**Data provided:**
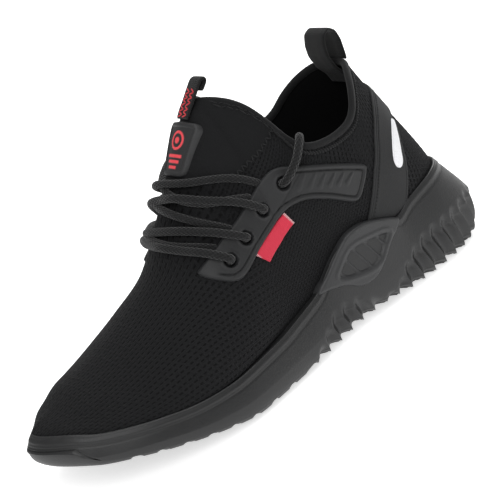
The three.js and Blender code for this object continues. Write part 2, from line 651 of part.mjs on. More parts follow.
function shellBetween(low, high) {
  return upperForm(high).subtract(upperForm(low));
}

function sideSpan(side) {
  return side > 0 ? [ballWidth * 0.12, ballWidth] : [-ballWidth, -ballWidth * 0.12];
}

function makeEyestay(side) {
  const shell = shellBetween(clearance, clearance + eyestayThickness);
  let guard = sidePrism(sideOutline(eyestayRows, tongueHeight), ...sideSpan(side)).intersect(shell);
  eyeletRows.forEach((place) => {
    const { at, up } = findOnUpper(side, place);
    const centre = upperPoint(side, at, up, 0);
    const pin = new THREE.CylinderGeometry(eyeletDiameter / 2, eyeletDiameter / 2, 16, 10);
    pin.applyQuaternion(new THREE.Quaternion().setFromUnitVectors(new THREE.Vector3(0, 1, 0),
      upperNormal(side, at, up)));
    pin.translate(centre.x, centre.y, centre.z);
    guard = guard.subtract(toSolid(pin));
  });
  return largestBody(guard);
}

// The band follows the upper round the heel and stops just above the sole's lip
function makeHeelBand(soleOutside) {
  const shell = shellBetween(clearance, clearance + heelBandThickness);
  const outline = sidePrism(sideOutline(heelBandRows, tongueHeight), -ballWidth, ballWidth);
  return largestBody(outline.intersect(shell).subtract(soleOutside.translate([0, 0, clearance])));
}

function makeReflector(side) {
  const low = clearance + heelBandThickness + clearance;
  const shell = shellBetween(low, low + reflectorThickness);
  return sidePrism(sideOutline(reflectorRows, tongueHeight), ...sideSpan(side)).intersect(shell);
}

function makeSideTag() {
  const shell = shellBetween(clearance, clearance + tagThickness);
  const guard = sidePrism(grown(sideOutline(eyestayRows, tongueHeight), clearance), ...sideSpan(1));
  const tag = sidePrism(sideOutline(tagRows, tongueHeight), ...sideSpan(1));
  return largestBody(tag.intersect(shell).subtract(guard));
}

// Badge on the tongue: a rounded shield laid against the upper's face, seen along its normal
function makePatch() {
  const shape = new THREE.Shape();
  const [wide, narrow, tall, corner] = [patchWidth / 2, patchFootWidth / 2, patchHeight / 2, patchHeight / 6];
  shape.moveTo(-narrow + corner, -tall);
  shape.lineTo(narrow - corner, -tall);
  shape.quadraticCurveTo(narrow, -tall, narrow + (wide - narrow) / 4, -tall + corner);
  shape.lineTo(wide, tall - corner);
  shape.quadraticCurveTo(wide, tall, wide - corner, tall);
  shape.lineTo(-wide + corner, tall);
  shape.quadraticCurveTo(-wide, tall, -wide, tall - corner);
  shape.lineTo(-narrow - (wide - narrow) / 4, -tall + corner);
  shape.quadraticCurveTo(-narrow, -tall, -narrow + corner, -tall);
  const block = new THREE.ExtrudeGeometry(shape, { depth: 24, bevelEnabled: false, curveSegments: 3 });
  const out = upperNormal(1, patchAt, 1);
  const across = new THREE.Vector3(0, 1, 0);
  const centre = upperPoint(1, patchAt, 1, -12);
  block.applyMatrix4(new THREE.Matrix4().makeBasis(across, out.clone().cross(across), out));
  block.translate(centre.x, centre.y, centre.z);
  return toSolid(block).intersect(shellBetween(clearance, clearance + patchThickness));
}

// Flat webbing along a path in the plane y = middle, its width across the shoe
function webbing(path, middle, width, thickness) {
  const curve = new THREE.CatmullRomCurve3(path);
  const steps = path.length * 2;
  const half = thickness / 2;
  const positions = [];
  const faces = [];
  for (let i = 0; i <= steps; i += 1) {
    const point = curve.getPointAt(i / steps);
    const along = curve.getTangentAt(i / steps);
    const [nx, nz] = [-along.z * half, along.x * half];
    for (const [turn, y] of [[1, -1], [1, 1], [-1, 1], [-1, -1]]) {
      positions.push(point.x + turn * nx, middle + (y * width) / 2, point.z + turn * nz);
    }
  }
  for (let i = 0; i < steps; i += 1) {
    for (let k = 0; k < 4; k += 1) {
      const [a, b] = [i * 4 + k, i * 4 + ((k + 1) % 4)];
      faces.push(a, b + 4, b, a, a + 4, b + 4);
    }
  }
  const end = steps * 4;
  faces.push(0, 1, 2, 0, 2, 3, end, end + 2, end + 1, end, end + 3, end + 2);
  return geometryFrom(positions, faces);
}

// Pull loop: from the collar's edge at the heel, over in a bow and down inside the collar
function makeHeelLoop() {
  const inside = -(knitWall + heelLoopInset + webbingThickness / 2);
  const top = upperPoint(1, 0, 1, 0);
  const bow = [[1, 1.3], [1, 7], [1.2, 13], [2.8, 18.4], [6.6, 21.2], [10.6, 19.2], [12.3, 13.5], [12.2, 7.5], [9.2, 0]];
  const path = [
    ...bow.map(([x, z]) => new THREE.Vector3(top.x + x, 0, top.z + (z * heelLoopReach) / 22)),
    upperPoint(1, 0, 0.95, inside),
    upperPoint(1, 0, 0.88, inside),
  ];
  return webbing(path, 0, heelLoopWidth, webbingThickness);
}

// Tab on the tongue: webbing along the ridge from above the badge, folded back on itself above the edge
function makeTongueTab() {
  const outside = clearance + webbingThickness / 2;
  const top = upperPoint(1, tongueTopAt, 1, 0);
  const [edge, below] = [collarColumns, collarColumns + 1].map((i) => upperPoint(1, upperColumns[i], 1, outside));
  const fold = [[-3.5, 6.1], [-6.6, 9.1], [-8.6, 9.7], [-9.2, 8.2], [-7.2, 6.2], [-5, 4.2]];
  const path = [
    edge.clone().lerp(below, 0.42),
    edge.clone().lerp(below, 0.16),
    edge,
    ...fold.map(([x, z]) => new THREE.Vector3(top.x + x, 0, top.z + (z * tongueTabReach) / 10)),
  ];
  return webbing(path, top.y, tongueTabWidth, webbingThickness);
}

// Laces. A run starts at a place on one side, crosses the ridge at its share and ends at a place on the
// other side. A place is an eyelet, where the cord lies over the eyestay, or a gap between two eyelets.
function laceRun(start, ridge, end) {
  const [from, to] = [findOnUpper(1, start), findOnUpper(-1, end)];
  const middle = 2 * ridge - (from.at + to.at) / 2;
  const points = Array.from({ length: laceSteps + 1 }, (_, i) => {
    const t = i / laceSteps;
    const at = from.at * (1 - t) ** 2 + 2 * middle * t * (1 - t) + to.at * t * t;
    const across = THREE.MathUtils.lerp(1 - from.up, to.up - 1, t);
    const place = t < 0.5 ? start : end;
    const nearEnd = 1 - THREE.MathUtils.smoothstep(Math.min(t, 1 - t), overShare, 2 * overShare);
    const height = THREE.MathUtils.lerp(underHeight, place.over ? overHeight : underHeight, nearEnd);
    return upperPoint(across >= 0 ? 1 : -1, at, 1 - Math.abs(across), height);
  });
  return cordGeometry(points, laceSteps);
}

function cordGeometry(points, steps) {
  const section = new THREE.Shape();
  for (let i = 0; i < laceSides; i += 1) {
    const turn = (2 * Math.PI * i) / laceSides;
    const [x, y] = [Math.cos(turn) * (laceDiameter / 2), Math.sin(turn) * (laceDiameter / 2)];
    if (i === 0) section.moveTo(x, y);
    else section.lineTo(x, y);
  }
  return new THREE.ExtrudeGeometry(section, {
    steps, bevelEnabled: false, extrudePath: new THREE.CatmullRomCurve3(points),
  });
}

const underHeight = 3.6 * clearance + laceDiameter / 2;
const overHeight = clearance + eyestayThickness + 2 * clearance + laceDiameter / 2;
const overShare = 0.16;

// The runs of one half of the lacing, joined where they cross
function makeLaces(runs) {
  return toGeometry(runs.map((run) => toSolid(laceRun(...run))).reduce((all, run) => all.add(run)));
}

// The free end: from the top eyelet up over the collar and down inside; points chosen by hand
function makeLaceEnd() {
  const start = findOnUpper(1, eyeletRows[3]);
  const path = [
    upperPoint(1, start.at, start.up, overHeight),
    upperPoint(1, start.at - 0.012, start.up + 0.05, overHeight + 1.2),
    new THREE.Vector3(-25.5, 38.6, 102.5),
    new THREE.Vector3(-29.5, 38.4, 107.5),
    new THREE.Vector3(-33.2, 36.4, 110.6),
    new THREE.Vector3(-36.6, 31.8, 109.6),
    new THREE.Vector3(-38.6, 28.2, 104.5),
    new THREE.Vector3(-40.2, 26.8, 97.5),
    new THREE.Vector3(-41.6, 26.4, 90.0),
    new THREE.Vector3(-43.2, 26.6, 82.5),
  ];
  return cordGeometry(path, 13);
}

// Materials
function finish(color, roughness, metalness = 0) {
  return new THREE.MeshStandardMaterial({ color, roughness, metalness });
}
const knit = finish(0x17181a, 0.9);
const rubber = finish(0x303133, 0.6);
const foam = finish(0x2b2c2e, 0.65);
const plate = finish(0x363739, 0.45);
const liner = finish(0x111214, 0.95);
const webbingCloth = finish(0x1d1e20, 0.85);
const reflective = finish(0xdcdde0, 0.35, 0.1);
const redWeave = finish(0xc8283c, 0.7);
const laceBraid = finish(0x151618, 0.85);

// The forefoot's last: from the ball on, the lip and the upper sit lower than their tables, the vamp's
// crown a little more and the tread a little less
function dropAt(x, z) {
  const { smoothstep, clamp, lerp } = THREE.MathUtils;
  const [bottom, lip] = [soleHeight('bottom', x), soleHeight('lip', x)];
  const tread = toeTreadDrop * smoothstep(x, 0.21 * soleLength, 0.42 * soleLength);
  const top = toeDrop * smoothstep(x, 0.05 * soleLength, 0.35 * soleLength);
  const crown = crownDrop * smoothstep(x, 0.17 * soleLength, 0.37 * soleLength) * smoothstep(z, lip, 1.35 * lip);
  return lerp(tread, top, clamp((z - bottom) / (lip - bottom), 0, 1)) + crown;
}

const shoe = new THREE.Group();
function add(name, geometry, material) {
  const spots = geometry.attributes.position;
  for (let i = 0; i < spots.count; i += 1) {
    const [x, z] = [spots.getX(i), spots.getZ(i)];
    spots.setZ(i, z - dropAt(x, z));
  }
  const mesh = new THREE.Mesh(geometry, material);
  mesh.name = name;
  shoe.add(mesh);
}

const footRoom = upperForm(clearance, clearance);
const raisedSole = soleForm(stabilizerRaise, smoothLevels, false);
add('outsole', makeOutsole(footRoom), rubber);
add('midsole', toGeometry(makeMidsole(footRoom)), foam);
add('stabilizer_lateral', toGeometry(makeStabilizer(1, footRoom, raisedSole)), plate);
add('stabilizer_medial', toGeometry(makeStabilizer(-1, footRoom, raisedSole)), plate);
add('upper', makeUpper(), knit);
add('insole', makeInsole(), liner);
add('eyestay_lateral', toGeometry(makeEyestay(1)), plate);
add('eyestay_medial', toGeometry(makeEyestay(-1)), plate);
add('heel_band', toGeometry(makeHeelBand(soleForm(stabilizerRaise + clearance, smoothLevels, false))), plate);
add('heel_reflector_lateral', toGeometry(makeReflector(1)), reflective);
add('heel_reflector_medial', toGeometry(makeReflector(-1)), reflective);
add('side_tag', toGeometry(makeSideTag()), redWeave);
add('tongue_patch', toGeometry(makePatch()), plate);
add('tongue_pull_tab', makeTongueTab(), webbingCloth);
add('heel_pull_loop', makeHeelLoop(), webbingCloth);
add('laces_lower', makeLaces(lowerRuns), laceBraid);
add('laces_upper', makeLaces(upperRuns), laceBraid);
add('lace_end_lateral', makeLaceEnd(), laceBraid);

// The origin is the middle of the shoe's box at the floor; the free lace isn't counted
const box = new THREE.Box3();
shoe.children.forEach((mesh) => {
  if (mesh.name !== 'lace_end_lateral') box.expandByObject(mesh);
});
const middle = box.getCenter(new THREE.Vector3());
shoe.position.set(-middle.x, -middle.y, -box.min.z);

export default shoe;
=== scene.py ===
"""Work shoe: a knitted safety trainer for the left foot, dressed round its packed solids.

Shapes are worked out in millimetres in the part's own frame: +X to the toe, +Y to the wearer's left,
+Z up, the floor at z = 0. make_mesh turns them into metres in the row frame.
"""
import math

import bmesh
import bpy
import numpy as np
from bpy.props import FloatProperty, FloatVectorProperty, PointerProperty
from mathutils import Matrix, Vector


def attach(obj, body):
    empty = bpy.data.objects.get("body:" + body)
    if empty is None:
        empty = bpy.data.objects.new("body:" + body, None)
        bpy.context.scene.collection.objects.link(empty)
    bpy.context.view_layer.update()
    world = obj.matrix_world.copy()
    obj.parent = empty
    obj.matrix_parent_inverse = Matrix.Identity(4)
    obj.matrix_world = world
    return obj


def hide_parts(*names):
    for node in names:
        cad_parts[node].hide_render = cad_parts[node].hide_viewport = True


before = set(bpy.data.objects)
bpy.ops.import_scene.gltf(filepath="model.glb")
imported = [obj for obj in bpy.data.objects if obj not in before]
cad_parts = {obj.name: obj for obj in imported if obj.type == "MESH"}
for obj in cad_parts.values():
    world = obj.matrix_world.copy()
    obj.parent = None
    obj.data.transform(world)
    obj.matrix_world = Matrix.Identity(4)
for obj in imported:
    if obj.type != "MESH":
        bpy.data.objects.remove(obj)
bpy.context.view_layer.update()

bl_info = {
    "name": "Work shoe",
    "version": (1, 0, 0),
    "blender": (4, 5, 0),
    "location": "3D View > Sidebar > Work shoe",
    "description": "Knitted safety trainer on a ribbed cup sole, with laces, supports and webbing",
    "category": "Object",
}

METRES = 0.001
FRAME_SHIFT = np.array([0.0, -0.299, 0.0])

# Driving sizes of the solids, in millimetres
SOLE_LENGTH = 298.0
BALL_WIDTH = 107.0
LIP_HEIGHT = 51.0
TONGUE_HEIGHT = 143.0
CLEARANCE = 0.3
TOE_DROP = 4.2
CROWN_DROP = 3.2
TOE_TREAD_DROP = 2.6
FOOT_SWELL = 2.2
TOE_SWELL = 1.6
KNIT_WALL = 2.0
RIB_PITCH = 9.5
RIB_DEPTH = 3.6
RIB_LEAN = 0.45
RIB_FADE = 6.0
TOOTH_RISE = 3.0
EDGE_LIFT = 1.6
LUG_PITCH = 13.0
GROOVE_DEPTH = 2.6
GUARD_THICKNESS = 1.8
EYELET_RADIUS = 3.1
STABILIZER_RAISE = 1.2
LACE_DIAMETER = 4.4

# Shares of the way from heel to toe where the upper's sections change their duty
TONGUE_TOP = 0.476
TOE_POLE = 0.831
PATCH_AT = 0.522
RIB_END = 0.555
LUG_END = 0.86
LEAN_START = 0.09

# Plan outline of the sole: share of the length, outer and inner distance as shares of the ball width
OUTLINE = np.array([
    (0, 0, 0), (0.02, 0.21, 0.2), (0.06, 0.308, 0.3), (0.12, 0.362, 0.348), (0.2, 0.382, 0.357),
    (0.3, 0.387, 0.334), (0.4, 0.396, 0.314), (0.5, 0.427, 0.337), (0.6, 0.474, 0.402),
    (0.68, 0.5, 0.467), (0.75, 0.49, 0.495), (0.82, 0.45, 0.47), (0.88, 0.39, 0.372),
    (0.94, 0.286, 0.238), (0.98, 0.152, 0.092), (1, -0.01, 0.01),
])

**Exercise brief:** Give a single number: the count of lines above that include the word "update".

**Answer to the problem:** 2